Por otra parte, hemos de recordar lo que el Eclesiastés 7:10 – en los proverbios salomónicos – decía: “Dijo un necio: todo tiempo pasado fue mejor”. Todo tiempo pasado si carece de una moral superior que haya sido capaz de edificar imperios y prolongarse en el tiempo por su recuerdo y su contenido, no fue mejor. Imagínense que alguien en un futuro dice que la década 2010-2020, en una España carente de valores, donde, por desgracia, una cantidad considerable jóvenes se abandona a la ludopatía, el Instagram, el TikTok o el sexo fácil; y tienen como dos contendientes morales tanto a la dictadura del género que desnaturaliza el ser y las más que evidentes diferencias entre sexos, como a los lobotomizados que siguen a su equipo de fútbol como borreguitos y cuyo mayor referente es un Amador Rivas que grita el “Ai, mai” o “merengue, merengue”. Una sociedad así no es digna de recuerdo. En los momentos más duros de la civilización occidental, como la caída del Imperio Romano de Occidente, la invasión musulmana del Sur de Europa, la caída de Constantinopla o la perdida de hegemonía en detrimento de las potencias atlantistas, siempre pervivió un halo de esperanza, del que pudieron resurgir nuevas comunidades con valores, nuevas comunidades que con decisión, salieron adelante.

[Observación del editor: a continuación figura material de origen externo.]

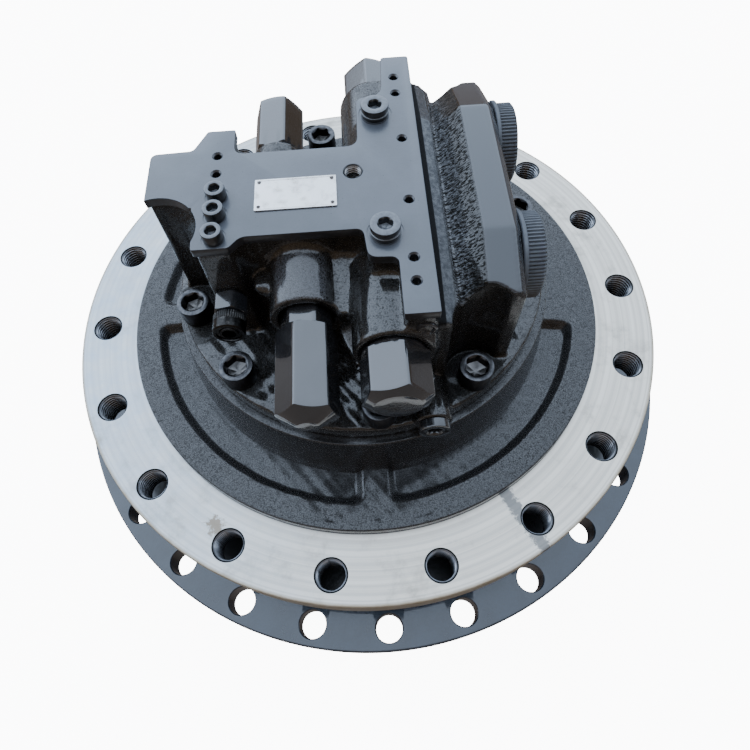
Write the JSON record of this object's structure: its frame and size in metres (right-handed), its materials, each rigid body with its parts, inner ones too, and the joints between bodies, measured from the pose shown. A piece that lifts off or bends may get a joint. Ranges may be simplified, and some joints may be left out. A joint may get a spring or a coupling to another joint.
{
  "type": "excavator final drive",
  "caption": "Hydraulic travel motor on a planetary hub, with a frame flange, a sprocket flange and a machined valve cover.",
  "frame": {"origin": "on the hub's axis, at the foot of the end cover", "axes": "+Z along the axis toward the motor's rear cover, +X toward the two main ports"},
  "size_m": [0.555, 0.555, 0.4979],
  "materials": {
    "case_paint": "gloss",
    "cover_paint": "gloss",
    "fitting_paint": "gloss",
    "hub_paint": "satin",
    "bolt_steel": "oiled black",
    "plug_steel": "zinc",
    "plate_aluminium": "satin",
    "cap_plastic": "matte",
    "gear_steel": "ground",
    "bearing_steel": "polished",
    "bronze": "satin"
  },
  "bodies": {
    "drive_body": {"motor_case": "case_paint", "frame_flange": "gear_steel", "rear_cover": "cover_paint", "name_plate": "plate_aluminium", "motor_bolt_1": "bolt_steel", "motor_bolt_2": "bolt_steel", "motor_bolt_3": "bolt_steel", "motor_bolt_4": "bolt_steel", "motor_bolt_5": "bolt_steel", "motor_bolt_6": "bolt_steel", "motor_bolt_7": "bolt_steel", "motor_bolt_8": "bolt_steel", "spool_cap_front": "fitting_paint", "spool_cap_back": "fitting_paint", "relief_cap_front": "fitting_paint", "relief_cap_back": "fitting_paint", "speed_union": "fitting_paint", "pilot_plug_1": "fitting_paint", "pilot_plug_2": "fitting_paint", "pilot_plug_3": "fitting_paint", "passage_plug_front": "fitting_paint", "passage_plug_back": "fitting_paint", "arm_plug": "fitting_paint", "drain_plug": "fitting_paint", "port_cover_front": "cap_plastic", "port_cover_back": "cap_plastic", "carrier_2": "gear_steel", "bearing_nut": "gear_steel", "lower_bearing_cone": "bearing_steel", "upper_bearing_cone": "bearing_steel", "seal_ring_fixed": "bearing_steel", "swash_plate": "gear_steel", "valve_plate": "bronze", "brake_plates": "gear_steel", "brake_spring": "bearing_steel", "front_shaft_bearing": "bearing_steel", "rear_shaft_bearing": "bearing_steel"},
    "hub_body": {"hub": "hub_paint", "ring_gear": "hub_paint", "end_cover": "hub_paint", "lower_bearing_cup": "bearing_steel", "upper_bearing_cup": "bearing_steel", "seal_ring_turning": "bearing_steel"},
    "carrier_1_body": {"carrier_1": "gear_steel", "sun_gear_2": "gear_steel"},
    "motor_shaft": {"drive_shaft": "gear_steel", "sun_gear_1": "gear_steel", "cylinder_block": "gear_steel", "piston_set": "bearing_steel", "brake_discs": "bronze"},
    "lower_rollers": {"lower_bearing_rollers": "bearing_steel"},
    "upper_rollers": {"upper_bearing_rollers": "bearing_steel"},
    "brake_release": {"brake_piston": "gear_steel"},
    "spool": {"counterbalance_spool": "bearing_steel"},
    "planet_1_a_body": {"planet_1_a": "gear_steel"},
    "planet_1_b_body": {"planet_1_b": "gear_steel"},
    "planet_1_c_body": {"planet_1_c": "gear_steel"},
    "planet_2_a_body": {"planet_2_a": "gear_steel"},
    "planet_2_b_body": {"planet_2_b": "gear_steel"},
    "planet_2_c_body": {"planet_2_c": "gear_steel"}
  },
  "joints": [
    {"name": "hub_spin", "type": "hinge", "parent": "drive_body", "child": "hub_body", "pos_m": [0, 0, 0.24], "axis": [0, 0, 1], "continuous": true},
    {"name": "carrier_1_spin", "type": "hinge", "parent": "drive_body", "child": "carrier_1_body", "pos_m": [0, 0, 0.074], "axis": [0, 0, 1], "continuous": true},
    {"name": "shaft_spin", "type": "hinge", "parent": "drive_body", "child": "motor_shaft", "pos_m": [0, 0, 0.25], "axis": [0, 0, 1], "continuous": true},
    {"name": "planet_1_a_spin", "type": "hinge", "parent": "carrier_1_body", "child": "planet_1_a_body", "pos_m": [0.105, 0, 0.048], "axis": [0, 0, 1], "continuous": true},
    {"name": "planet_1_b_spin", "type": "hinge", "parent": "carrier_1_body", "child": "planet_1_b_body", "pos_m": [-0.0525, 0.09093, 0.048], "axis": [0, 0, 1], "continuous": true},
    {"name": "planet_1_c_spin", "type": "hinge", "parent": "carrier_1_body", "child": "planet_1_c_body", "pos_m": [-0.0525, -0.09093, 0.048], "axis": [0, 0, 1], "continuous": true},
    {"name": "planet_2_a_spin", "type": "hinge", "parent": "drive_body", "child": "planet_2_a_body", "pos_m": [0.1155, 0, 0.123], "axis": [0, 0, 1], "continuous": true},
    {"name": "planet_2_b_spin", "type": "hinge", "parent": "drive_body", "child": "planet_2_b_body", "pos_m": [-0.05775, 0.10003, 0.123], "axis": [0, 0, 1], "continuous": true},
    {"name": "planet_2_c_spin", "type": "hinge", "parent": "drive_body", "child": "planet_2_c_body", "pos_m": [-0.05775, -0.10003, 0.123], "axis": [0, 0, 1], "continuous": true},
    {"name": "lower_rollers_spin", "type": "hinge", "parent": "drive_body", "child": "lower_rollers", "pos_m": [0, 0, 0.195], "axis": [0, 0, 1], "continuous": true},
    {"name": "upper_rollers_spin", "type": "hinge", "parent": "drive_body", "child": "upper_rollers", "pos_m": [0, 0, 0.251], "axis": [0, 0, 1], "continuous": true},
    {"name": "brake_piston_slide", "type": "slide", "parent": "drive_body", "child": "brake_release", "axis": [0, 0, 1], "range_m": [0, 0.0015], "stiffness_N_per_m": 20000, "deforming": ["brake_spring"]},
    {"name": "spool_slide", "type": "slide", "parent": "drive_body", "child": "spool", "axis": [0, 1, 0], "range_m": [-0.006, 0.006], "stiffness_N_per_m": 2000}
  ],
  "couplings": [
    {"joint": "carrier_1_spin", "follows": "hub_spin", "ratio": -3.7143},
    {"joint": "shaft_spin", "follows": "hub_spin", "ratio": -34.357},
    {"joint": "planet_1_a_spin", "follows": "hub_spin", "ratio": 11.143},
    {"joint": "planet_1_b_spin", "follows": "hub_spin", "ratio": 11.143},
    {"joint": "planet_1_c_spin", "follows": "hub_spin", "ratio": 11.143},
    {"joint": "planet_2_a_spin", "follows": "hub_spin", "ratio": 2.7368},
    {"joint": "planet_2_b_spin", "follows": "hub_spin", "ratio": 2.7368},
    {"joint": "planet_2_c_spin", "follows": "hub_spin", "ratio": 2.7368},
    {"joint": "lower_rollers_spin", "follows": "hub_spin", "ratio": 0.5265},
    {"joint": "upper_rollers_spin", "follows": "hub_spin", "ratio": 0.5265}
  ]
}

El problema es el posmodernismo globalista, que tiene su brazo político en una tercera ola disolvente de ideologías, pensamientos y de morales. Pero entre la “España es unidad en destino de lo universal” de José Antonio Primo de Rivera y el comunitarismo de MacIntyre hay nimias diferencias. La comunidad y el sentimiento de pertenencia configuran nuestra moral, nuestro espíritu y nuestros valores, y estos, han de trascender los tiempos y la mortalidad. El hombre como ser espiritual tiene una obligación moral e incondicionada para sí y para los suyos, el conocer su historia y el deberse a su comunidad.